И как жаждал я повторений тех чтений, так и теперь попадал к Соловьевым; и возвращалось все вместе: Раиса Ивановна, друг-мадемуазель, мои сокровенные переживания про себя; у Соловьевых все то оформлялось, осмысливалось: словами Ольги Михайловны и строгим, но добрым лозунгом Михаила Сергеевича, молча подсказывавшего:
«Быть по сему!»
«Не бывать!»
И, как струя воздуха около воздушного насоса, я был всосан в эту квартиру: никто меня сюда не звал; просто я оказался здесь.
У меня завелся второй дом: и — в том же подъезде.

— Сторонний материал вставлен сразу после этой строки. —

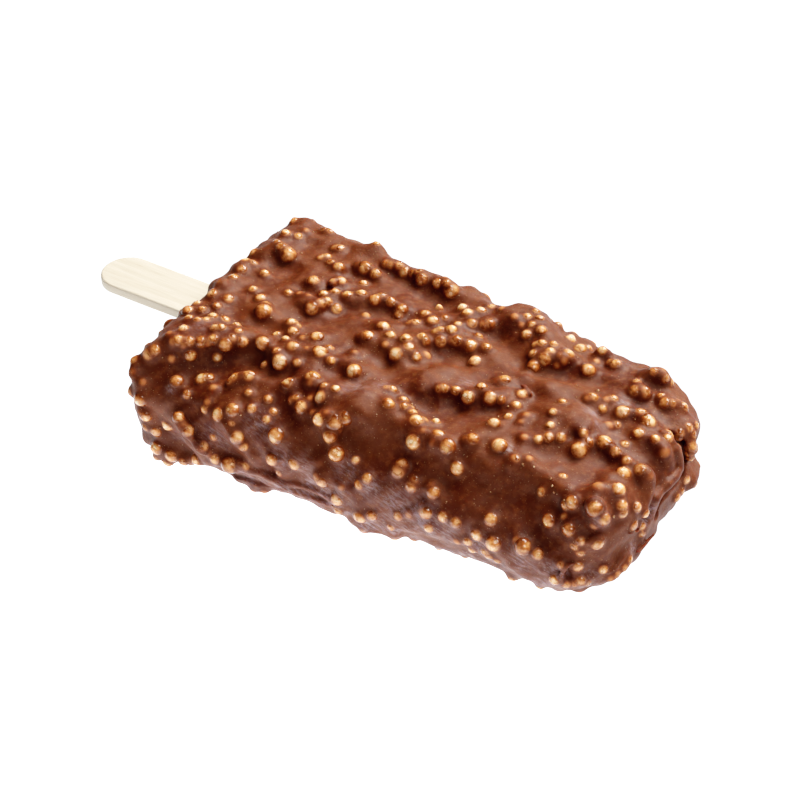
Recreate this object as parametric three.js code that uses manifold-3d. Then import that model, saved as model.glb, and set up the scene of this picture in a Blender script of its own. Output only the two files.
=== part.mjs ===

Семья Соловьевых втянула в себя силы моей души; установились с каждым свои отношения; по-разному тянулись: чувства — к Сереже; ум — к тонкой, интеллектуальной О. М.; воля же формировалась под ясными и проницающими радиолучами моральной фантазии Михаила Сергеевича; в последующем семилетии он, пожалуй, более, чем кто-либо, переформировал меня151, не влияя и даже как бы отступая, чтобы освободить мне место; однако импульсы мои развивались в линии отступления М. С, в линии его невмешательства в мою волю; будто он, взяв меня за руку (невидимою рукой), вел, пятясь спиной, к горизонтам, к которым лишь я шагал твердо; я развивал философию эстетики, проповедовал Шопенгауэра, Канта, занимал его путаными проблемами соотношения естествознания и философии; вышло: некоторое время я ходил в начетчиках В. Соловьева; а Вундт, Геккель, Гегель, Гельмгольц, Гертвиг и прочие незаметно от меня отступили.
Наконец: Михаил Сергеевич в определенный момент после долгого молчания, сказав «да» моему творчеству, взял и под маркою «Скорпиона» напечатал рукопись, о которой я и не думал, что она есть литература; сделал это он тихо, но твердо: один момент я даже ахнул, испугавшись писательского будущего; но он был непреклонен; и я стал «Белым»152.
Михаил Сергеевич молча формировал мою жизнь; в процессе этой формировки молчал он, выслушивая меня; мы с О. М. и с Сережей ораторствовали, спорили, кипели, надеялись; М. С. молчал и вел.
Он — третий по счету жизненный спутник, не только оставивший след, но и формировавший жизнь; он был гипсовый негатив: что во мне стало выпукло, то в нем жило вогнуто.
Он — сама вогнутость.
Первый мой спутник — отец; его бы я определил, как даже не выпуклого, а протопыренного углами, действующими на воображение; он нападал правилами, словами, стремясь меня выгранить; не выгранивал, откалывал от сознания негранимые части; нельзя же молотом бить по стеклу: разобьется; он бил по мне:
— Как же ты, Боренька?..
Его безвредный крик на Дроздова из-за крокета с «топырьте ноги» — стоял неумолчно; не стесняя свободы все-риоз, в мелочах «несносно мешал»; и хотел «протопырить» в математический регион, я же улепетнул в естествознание; он за мною туда: со Спенсером в руках; я присел за искусство; он — топырил; я — отступал; он добивался рельефа; рельеф получался вогнутый: не позитив — негатив.
У отца не было паузы; и ритм его — кинетика ударов, деформирующих подчас слух; вместо танца во мне начинался лишь дерг; дергоногом каким-то я силился шествовать за его прегромкой походкой; реакция на нее — сжатие воли при полном восхищении им, как чудесным феноменом; отец — был мое «представление»; воля моя не произрастала им.